Given request: Take the material below and write it all out again exactly.

Data excerpt:
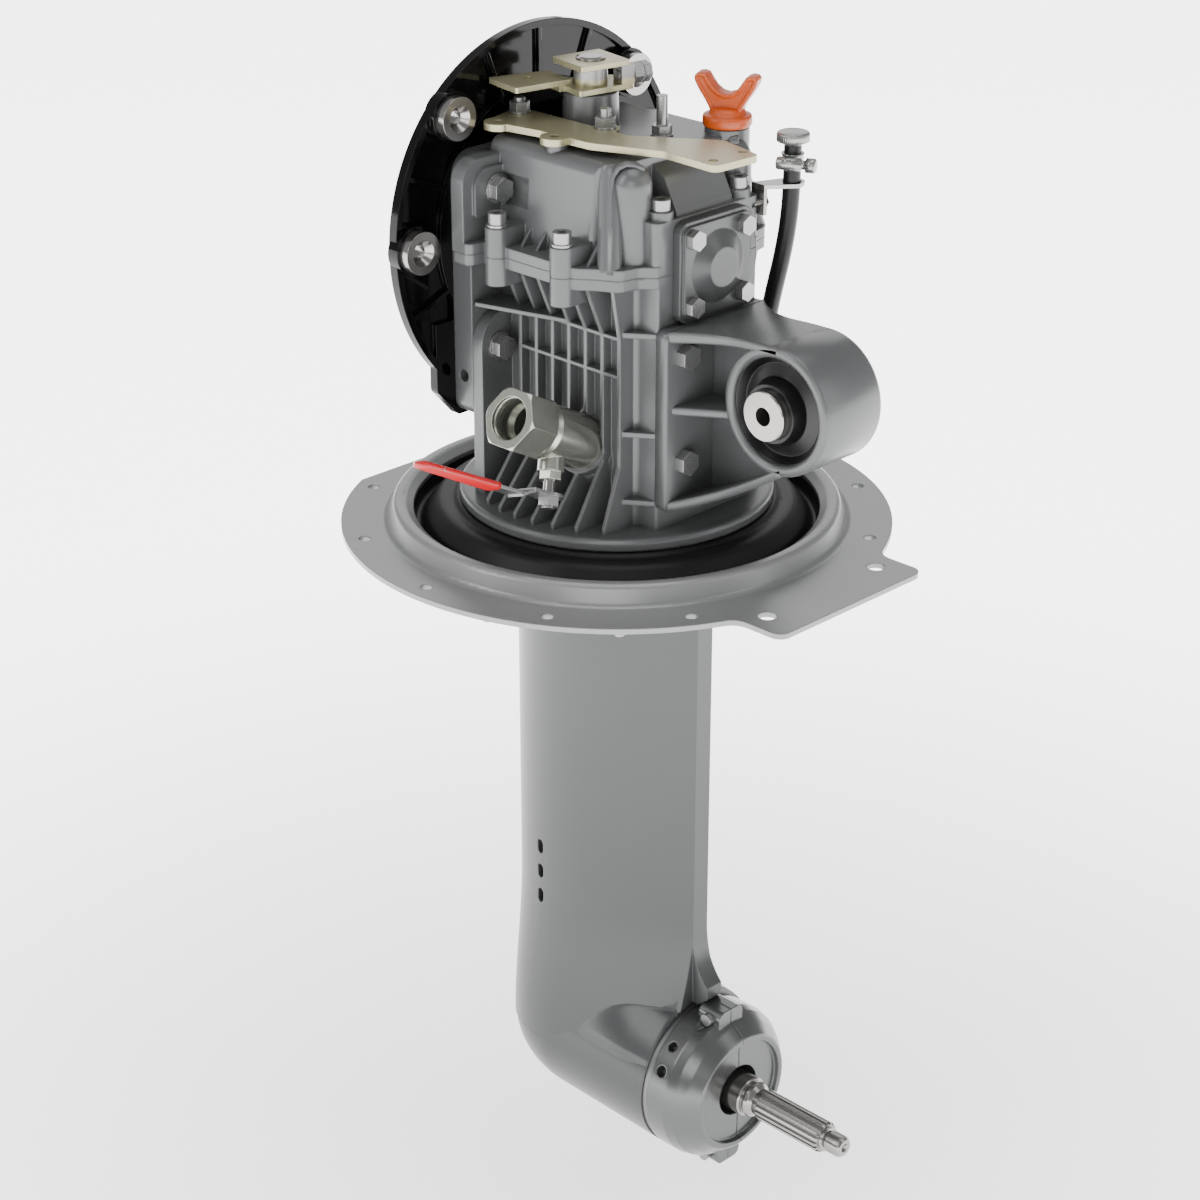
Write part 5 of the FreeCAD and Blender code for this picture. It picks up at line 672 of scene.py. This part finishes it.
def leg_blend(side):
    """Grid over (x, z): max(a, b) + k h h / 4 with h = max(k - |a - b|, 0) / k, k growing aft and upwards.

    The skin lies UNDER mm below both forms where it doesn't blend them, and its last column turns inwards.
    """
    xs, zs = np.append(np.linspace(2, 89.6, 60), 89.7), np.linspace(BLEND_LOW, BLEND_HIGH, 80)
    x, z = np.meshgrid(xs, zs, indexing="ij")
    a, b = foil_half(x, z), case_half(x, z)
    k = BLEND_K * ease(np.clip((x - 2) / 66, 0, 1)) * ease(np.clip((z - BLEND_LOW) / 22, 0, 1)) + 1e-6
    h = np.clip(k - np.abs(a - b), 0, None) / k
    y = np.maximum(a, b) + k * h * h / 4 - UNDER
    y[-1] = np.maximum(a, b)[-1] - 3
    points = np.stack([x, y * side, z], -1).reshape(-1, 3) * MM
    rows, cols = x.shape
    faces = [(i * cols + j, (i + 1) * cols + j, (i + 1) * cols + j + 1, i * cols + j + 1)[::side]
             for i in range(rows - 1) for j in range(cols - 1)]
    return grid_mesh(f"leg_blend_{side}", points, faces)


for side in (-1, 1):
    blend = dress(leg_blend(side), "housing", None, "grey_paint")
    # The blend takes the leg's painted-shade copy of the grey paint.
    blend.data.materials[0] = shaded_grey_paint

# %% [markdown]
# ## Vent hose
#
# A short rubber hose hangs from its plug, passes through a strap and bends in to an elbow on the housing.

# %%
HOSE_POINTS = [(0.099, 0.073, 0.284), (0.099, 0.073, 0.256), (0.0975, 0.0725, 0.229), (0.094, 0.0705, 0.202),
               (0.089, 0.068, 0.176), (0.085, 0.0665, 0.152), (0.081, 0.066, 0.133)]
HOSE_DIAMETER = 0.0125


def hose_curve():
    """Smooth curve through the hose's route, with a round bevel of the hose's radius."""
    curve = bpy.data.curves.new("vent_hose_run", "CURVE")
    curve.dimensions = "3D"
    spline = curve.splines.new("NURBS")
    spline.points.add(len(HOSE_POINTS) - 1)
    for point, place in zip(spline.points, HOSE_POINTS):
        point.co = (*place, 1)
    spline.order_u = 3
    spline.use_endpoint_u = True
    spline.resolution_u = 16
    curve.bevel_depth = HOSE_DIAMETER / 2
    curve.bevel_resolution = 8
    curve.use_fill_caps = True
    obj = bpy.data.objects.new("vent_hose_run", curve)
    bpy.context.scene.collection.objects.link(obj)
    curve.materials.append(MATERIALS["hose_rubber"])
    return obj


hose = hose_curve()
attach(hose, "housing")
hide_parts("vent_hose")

Response to the exercise:
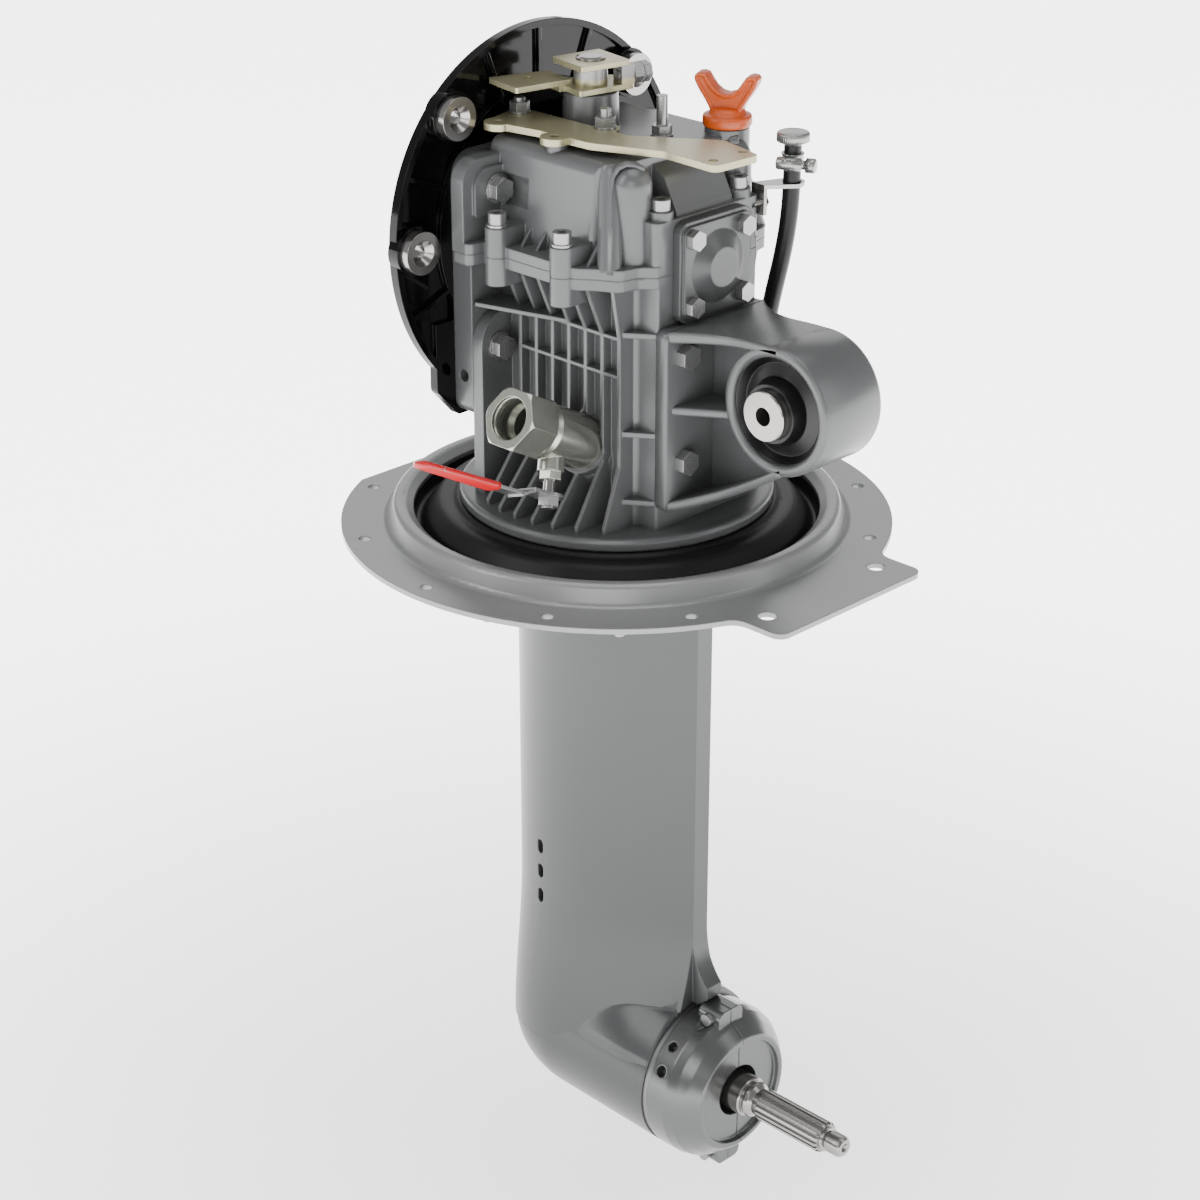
Write part 5 of the FreeCAD and Blender code for this picture. It picks up at line 672 of scene.py. This part finishes it.
def leg_blend(side):
    """Grid over (x, z): max(a, b) + k h h / 4 with h = max(k - |a - b|, 0) / k, k growing aft and upwards.

    The skin lies UNDER mm below both forms where it doesn't blend them, and its last column turns inwards.
    """
    xs, zs = np.append(np.linspace(2, 89.6, 60), 89.7), np.linspace(BLEND_LOW, BLEND_HIGH, 80)
    x, z = np.meshgrid(xs, zs, indexing="ij")
    a, b = foil_half(x, z), case_half(x, z)
    k = BLEND_K * ease(np.clip((x - 2) / 66, 0, 1)) * ease(np.clip((z - BLEND_LOW) / 22, 0, 1)) + 1e-6
    h = np.clip(k - np.abs(a - b), 0, None) / k
    y = np.maximum(a, b) + k * h * h / 4 - UNDER
    y[-1] = np.maximum(a, b)[-1] - 3
    points = np.stack([x, y * side, z], -1).reshape(-1, 3) * MM
    rows, cols = x.shape
    faces = [(i * cols + j, (i + 1) * cols + j, (i + 1) * cols + j + 1, i * cols + j + 1)[::side]
             for i in range(rows - 1) for j in range(cols - 1)]
    return grid_mesh(f"leg_blend_{side}", points, faces)


for side in (-1, 1):
    blend = dress(leg_blend(side), "housing", None, "grey_paint")
    # The blend takes the leg's painted-shade copy of the grey paint.
    blend.data.materials[0] = shaded_grey_paint

# %% [markdown]
# ## Vent hose
#
# A short rubber hose hangs from its plug, passes through a strap and bends in to an elbow on the housing.

# %%
HOSE_POINTS = [(0.099, 0.073, 0.284), (0.099, 0.073, 0.256), (0.0975, 0.0725, 0.229), (0.094, 0.0705, 0.202),
               (0.089, 0.068, 0.176), (0.085, 0.0665, 0.152), (0.081, 0.066, 0.133)]
HOSE_DIAMETER = 0.0125


def hose_curve():
    """Smooth curve through the hose's route, with a round bevel of the hose's radius."""
    curve = bpy.data.curves.new("vent_hose_run", "CURVE")
    curve.dimensions = "3D"
    spline = curve.splines.new("NURBS")
    spline.points.add(len(HOSE_POINTS) - 1)
    for point, place in zip(spline.points, HOSE_POINTS):
        point.co = (*place, 1)
    spline.order_u = 3
    spline.use_endpoint_u = True
    spline.resolution_u = 16
    curve.bevel_depth = HOSE_DIAMETER / 2
    curve.bevel_resolution = 8
    curve.use_fill_caps = True
    obj = bpy.data.objects.new("vent_hose_run", curve)
    bpy.context.scene.collection.objects.link(obj)
    curve.materials.append(MATERIALS["hose_rubber"])
    return obj


hose = hose_curve()
attach(hose, "housing")
hide_parts("vent_hose")